The website visuals are bright and fun, and the video shows the readers sitting comfortably, turning the pages to show the illustrations. The audio portion is also an excellent resource for the visually impaired.
Storyline Online is a children’s literacy outreach project of the Screen Actors Guild Foundation (http://www.sagfoundation.org/). Since 1993, SAG Foundation has been committed to championing children’s literacy. Through a link, visitors can purchase the books directly from the Foundation, as well as sign up for periodic newsletters.
Imagine reaching for your computer and finding a world of children’s books right at your fingertips! The International Children's Digital Library (http://en.childrenslibrary.org/) is a free online resource with over 4,600 multicultural children's books available online.
The website’s format has vibrant colors and graphics and is extremely user-friendly. Visitors can browse through featured books, or use the search feature to search the library by age group, book length, author, illustrator, language. To search by country, just click on a continent on a graphic of the Earth to see regional lists of works.
All book genres are represented, including fairy and folk tales, animal stories, science and nature, adventure tales, mysteries, fantasy and science fiction. In addition to fiction, there are plenty of other literature forms such as non-fiction, poems, short stories and plays.
The International Children’s Digital Library is an invaluable resource for children, parents and librarians. Teachers can incorporate web content into their school lessons, and there is a complete teacher training manual available.
Books are available in more than 60 languages, ranging from Afrikaans and Amharic to Vietnamese and Yiddish. Other features of this digital library include fun activities such as a website scavenger hunt. Visitors can explore special exhibits such as Celebrating Differences and Seasons of Change.
The International Children’s Digital Library Foundation is a non-profit organization located in Manchester, Massachusetts. Its mission is to support the world's children in becoming effective members of the global community - who exhibit tolerance and respect for diverse cultures, languages and ideas -- by making the best in children's literature available online free of charge.
2012 marks the 50th anniversary of the publication of Madeleine L'Engle's classic science fiction work for children, "A Wrinkle in Time." This Newbury award-winning book is the first of a series of five works known as the "Time Quintet."
In "A Wrinkle in Time," Meg Murry, an awkward, extremely bright 13-year old, embarks on a mission to rescue her father, a government worker who is being held prisoner on another planet by the evil presence IT. She is accompanied by her genius brother Charles Wallace, who is only five years old, and Calvin, a new friend and high school basketball star.
The children travel through many planets and dimensions, aided by three magical and colorful presences: Mrs. Whatsit, Mrs. Who and Mrs. Which. A time wrinkle, otherwise known as a tesseract, is a mathematical phenomenon similar to a wormhole. This action-filled story is full of interesting characters and lots of suspense, and exposes children to real science in an intriguing atmosphere.
Interspersed throughout the children's adventures are themes of the triumph of good over evil, and the power of love and family.
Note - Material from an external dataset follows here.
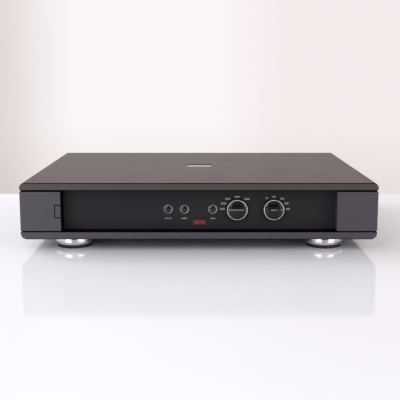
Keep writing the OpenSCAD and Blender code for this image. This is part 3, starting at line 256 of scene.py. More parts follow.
def moulded_rubber(name, colour):
    """Nitrile or chloroprene rubber from a blasted mould: matt, with a faint bloom that greys it."""
    return finish(name, colour, (0.62, 0.78), speckle(12), 0.15, speckle(0.5, 4.0), 0.02,
                  Specular_IOR_Level=0.35)


def powder_coat(name, colour):
    """Fine-texture powder coat: small rounded grains that break up the gloss."""
    grains = speckle(0.6, 2.0)
    return finish(name, colour, (0.42, 0.6), grains, 0.1, grains, 0.03)


def machined_brass(name, colour, rough=0.22):
    """Plated or bare brass off the lathe: warm, with fine tool lines."""
    return finish(name, colour, (rough - 0.06, rough + 0.08), speckle(0.4), 0.07, Metallic=1.0)


def screen_ink(name, colour):
    """Screen-printed ink: flat and even, with slightly thin spots."""
    return finish(name, colour, (0.4, 0.55), speckle(0.3, 2.0), 0.05)


def lit_diffuser(name, colour, glow):
    """Frosted acrylic with a lamp behind it: glows evenly under a dull skin."""
    return finish(name, colour, (0.3, 0.5), speckle(0.5, 2.0), 0.08, Emission_Color=(*colour, 1),
                  Emission_Strength=glow)


def circuit_laminate(name, colour):
    """Glass-epoxy board under solder mask: gloss over the faint bands of the weave."""
    # Real threads are under 1 mm apart, too fine to show, so the bands are drawn far coarser.
    # At scale 1 the wave texture repeats every pi / 10.
    band_mm, wave_period = 12.566, pi / 10

    def threads(tree, place):
        weave = {"Vector": place, "Scale": wave_period / (band_mm * MM), "Distortion": 0.5}
        return add(tree, "TexWave", weave).outputs["Fac"]
    return finish(name, colour, (0.25, 0.4), threads, 0.1, Coat_Weight=0.3)


def taped_winding(name, colour):
    """Polyester tape wound over copper: overlapping turns with a soft gloss."""
    turns = speckle(5, 2.0, (1, 1, 0.05))
    return finish(name, colour, (0.25, 0.45), turns, 0.2, turns, 0.2, Coat_Weight=0.4)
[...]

Meg is one of the few female heroines of children's science fiction written at that time.
L'Engle's novels are suitable for ages 11-16.
In her award-winning series of eight books for children, Laura Ingalls Wilder chronicles her family’s life as pioneers in the late nineteenth century. Leaving their Wisconsin home in 1874, Laura and her sisters, along with Ma and Pa Ingalls, moved through Kansas and Minnesota before eventually settling in De Smet, South Dakota in 1879.
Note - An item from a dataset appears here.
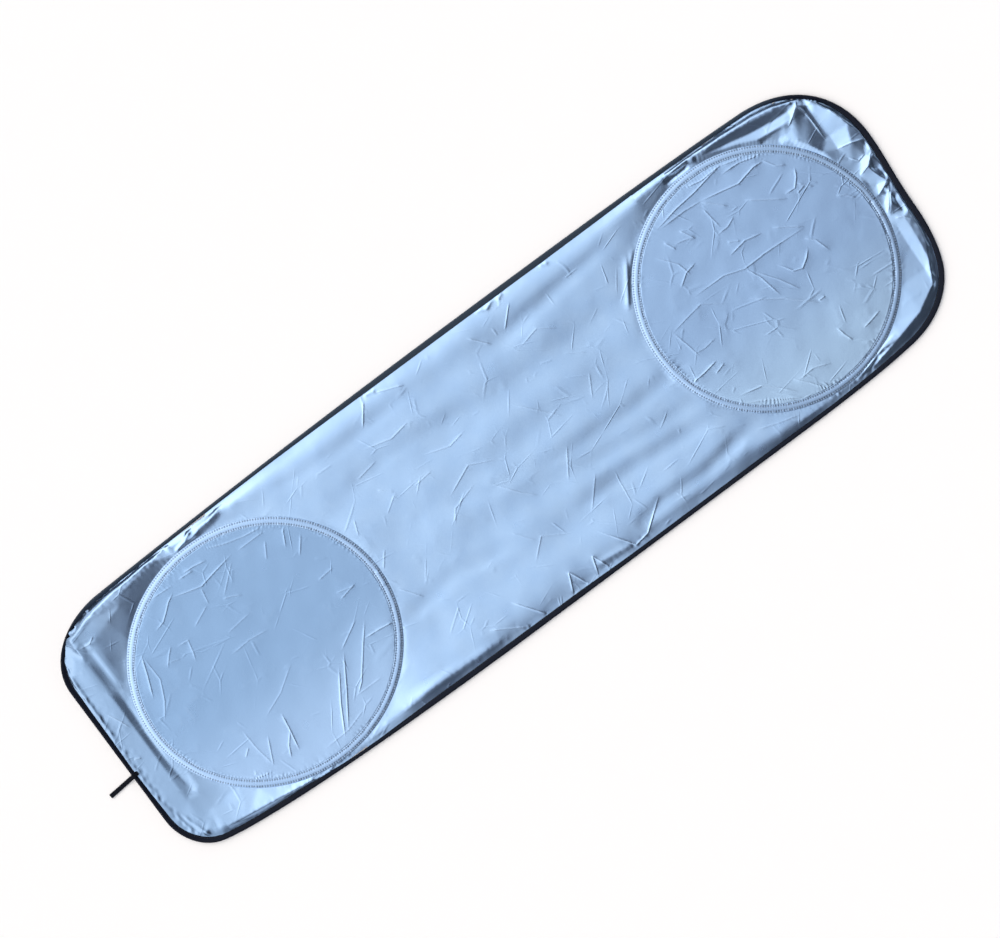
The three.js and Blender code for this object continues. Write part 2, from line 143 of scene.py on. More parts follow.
outline = edge_loop(OUTLINE_PITCH)
sparse_outline = outline[::4]  # enough points to measure distances from
print("edge length", round(len(outline) * OUTLINE_PITCH), "mm")


def oval(node):
    """The centre and the half axes of a hoop's band, in millimetres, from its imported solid."""
    low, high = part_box(node)
    middle = (low + high) / 2
    half = (high - low) / 2
    x = (middle.x - centre.x) / MM
    y = (middle.y - centre.y) / MM
    return x, y, half.x / MM - BAND / 2, half.y / MM - BAND / 2


OVALS = {side: oval(f"{side}_ring_channel") for side in SIDES}
print("hoops", {side: [round(v, 1) for v in values] for side, values in OVALS.items()})

# %% [markdown]
# ## How the cloth stands up
#
# The cloth is sewn down along the tape and along both hoops, and slack between them.
# So its height is worked out for every point of a fine grid: a pillow in each margin,
# a slight dome in each hoop, soft waves in the middle, and then the folds and creases.
# A fold is a line of points with a height and a width on each side, so one side can be
# steep and the other gentle, as real folds are. The points are listed.

# %% Distances on the panel


def smooth(value, low, high):
    t = np.clip((value - low) / (high - low), 0, 1)
    return t * t * (3 - 2 * t)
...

Wilder tells the story of their journeys in eight books. Since initially published, the books have been continually in print. Here are the books in the order of their publication:
• “Little House in the Big Woods” (1932)
• “Farmer Boy” (1933)
• “Little House on the Prairie” (1935)
• “On the Banks of Plum Creek” (1937 – Newbery Honor book)
• “By the Shores of Silver Lake” (1939 – Newbery Honor book)
• “The Long Winter” (1940 – Newbery Honor book)
• “Little Town on the Prairie” (1941 – Newbery Honor book)
• “These Happy Golden Years” (1943 – Newbery Honor book)
All of the books are appropriate for ages 8-12, although the later books deal with some serious problems including homesteading hardships, illness and near starvation. Even younger children will enjoy having the first few books read aloud to them.
The “Little House” books are glimpses into a simpler time in U.S. history. The Ingalls family's journey included homes in Indian Territory as well as the rigors of homesteading. The books are filled with gentle humor and examples of core family values such as honesty, hard work, perseverance, togetherness and love.
The Newbery Medal is given yearly by the Association for Library Service for Children, a division of the American Library Assocation. It is named for eighteenth century British bookseller John Newbery, and is given to the author of the book the group determines has made the most distinguished contribution to American literature for children.
The Newbery Award was the first children's book award in the world, and has been awarded since 1922. The purpose of the medal was stated: "To encourage original creative work in the field of books for children. To emphasize to the public that contributions to the literature for children deserve similar recognition to poetry, plays, or novels. To give those librarians, who make it their life work to serve children's reading interests, an opportunity to encourage good writing in this field."
The ALSC also sometimes recognizes other books. These books are termed Newbury Honor Books.
Suitable for young readers (grades 2-6).
Kipling originally wrote these tale tales for his own children, and are addressed to his 6 year old daughter, Josephine. From the tale of how the leopard got his spots to the crab who played with the sea, from the ingenious invention of the alphabet to how the rhinoceros got his wrinkled skin, these stories of strange happenings in the High and Far-Off Times brim with life, humor, and magic.
Today, most people are more familiar with Mowgli from the Disney movie than from the original book, but "The Jungle Book" is worth giving to any child. The book is a collection of stories, the best known of which feature Mowgli, the Man-Cub rescued from a tiger as an infant, and raised by wolves in the jungles of India. The book also contains "Rikki-Tikki-Tavi," the story of a heroic mongoose, and "Toomai of the Elephants," the story of a young elephant handler. The stories are fables that give moral lessons with a spoonful of sugar, and teach valuable lessons to children.